Okay, admittedly this isn't directly related to information security. But if you are familiar with the ISC2 CBOK, you know that physical security is one of the domains. Good, so we've established this is at least loosely related, so what is it?
Explosives where the sun don't shine
According to a NY Times article, an attacker tried to kill an Afghani dignitary by hiding explosives in his rectum. That's right, his rectum. And the plan worked (sort of). He detonated the explosive and delivered minor injuries to his target. The attacker of course was killed, but I'm told that's a predictable side effect of detonating explosives from inside your body.
Detection
According to reports, he was strip searched, but still managed to hide the goods and detonate the bomb. So strip searching didn't work. The L3 millimeter wave imaging machine focuses all the energy on a suspect's skin, so that won't help either. Even a friendly TSA groping wont' help. This is truly a problem, and I don't mean to make light of it.
Silver Linings
The only good thing I can say about this is that at least this guy didn't bomb an airplane. Every time the TSA has a near miss, they institute some half-baked scheme to prevent it from happening again. First we had a shoe bomber, now we can't wear our shoes through a checkpoint. After the underwear bomber, plans to deploy imaging machines were accelerated. Threats of liquid explosives? Now we have plastic baggies and no drinks through the checkpoint (Ziploc and airport shops are thriving though). I shudder to think what TSA will do to combat the yet-to-be-seen rectum bomber.

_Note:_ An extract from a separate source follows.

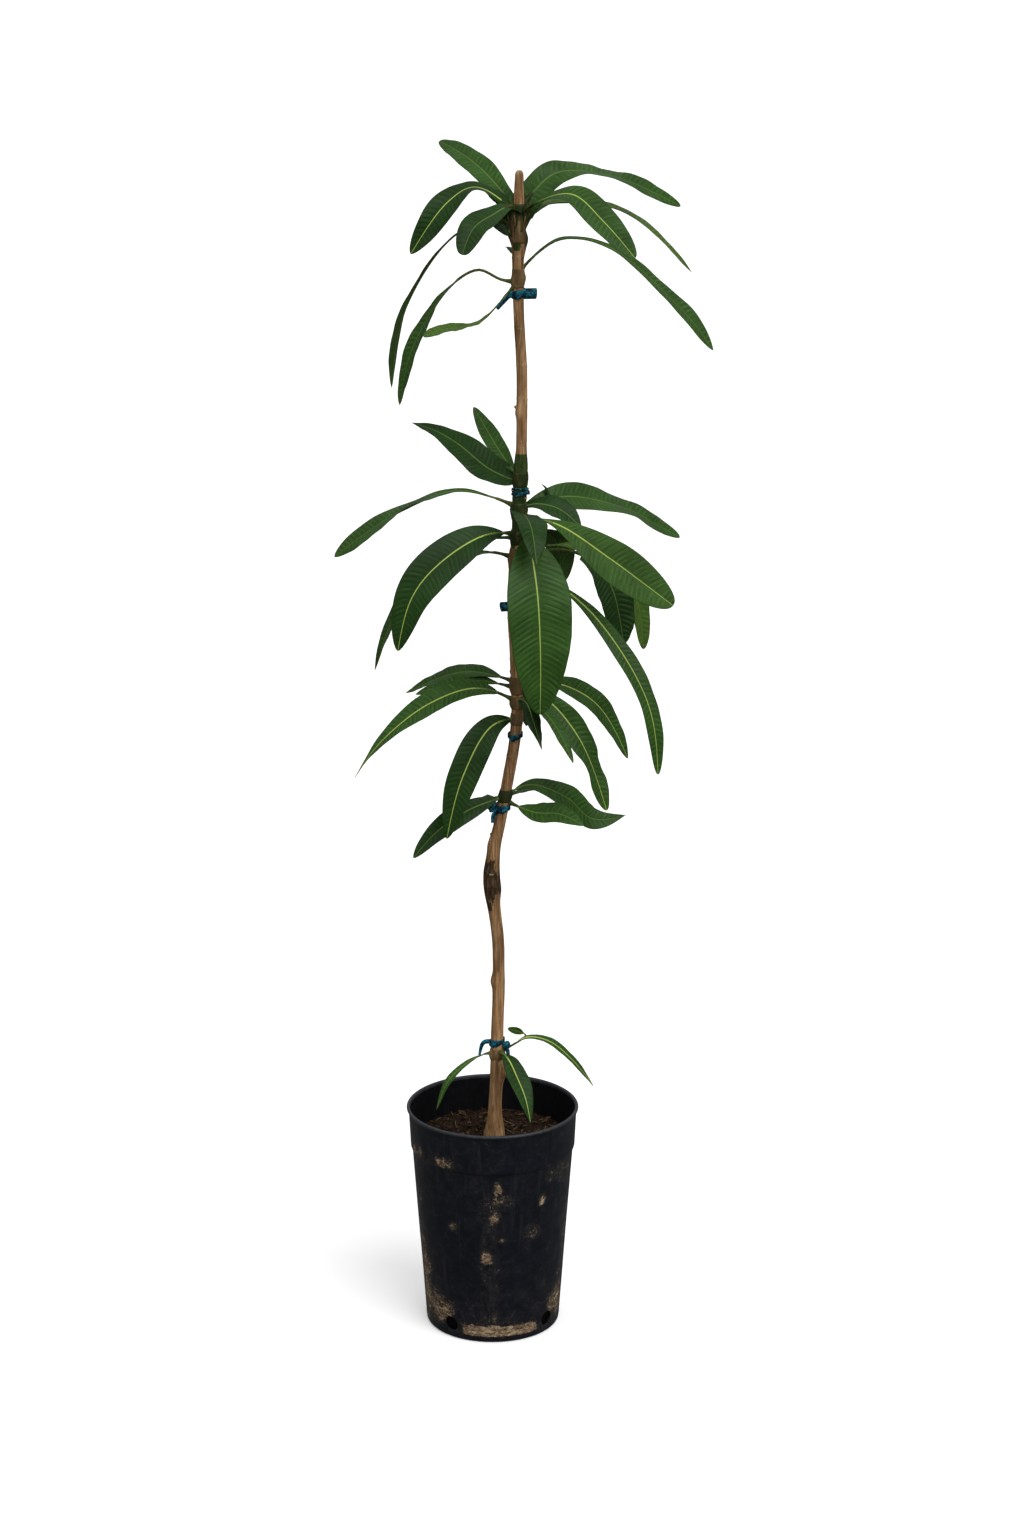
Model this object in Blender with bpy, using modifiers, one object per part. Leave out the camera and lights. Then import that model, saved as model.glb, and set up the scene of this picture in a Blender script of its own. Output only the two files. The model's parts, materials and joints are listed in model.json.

Every time TSA does something stupid, I get to enjoy a laugh on SNL. Hopefully the censors don't prevent SNL from doing an awesome skit on the future safeguards, whatever they may be.
Safeguards?
If this trend catches on, I can't imagine what the outcome will be, but I'm sure it won't be good. The only good thing to note is that there's a limited amount of explosive that one can hide using this method. Note, I'm no expert in the field of inter-body-concealment, but physics being what they are... I seriously have no idea how TSA (or any security agency) is going to effectively handle this. My first thought comes back to profiling, and while that has proven effective in some cases (outrage aside), critics rightly point out that terrorists actively recruit those who don't fit the profile. So that can't be 100% of the solution.
I'm not the smartest guy on the planet. Chime in and let's figure out options for detection. Better we figure it out here than leaving this to the TSA. And the clock is ticking folks, some Washington bureaucrats are meeting right now to approve random body cavity searches at checkpoints. Believe me, we want to get out in front of this.
"Believe me, we want to get out in front of this" OR maybe we want to get behind this instead??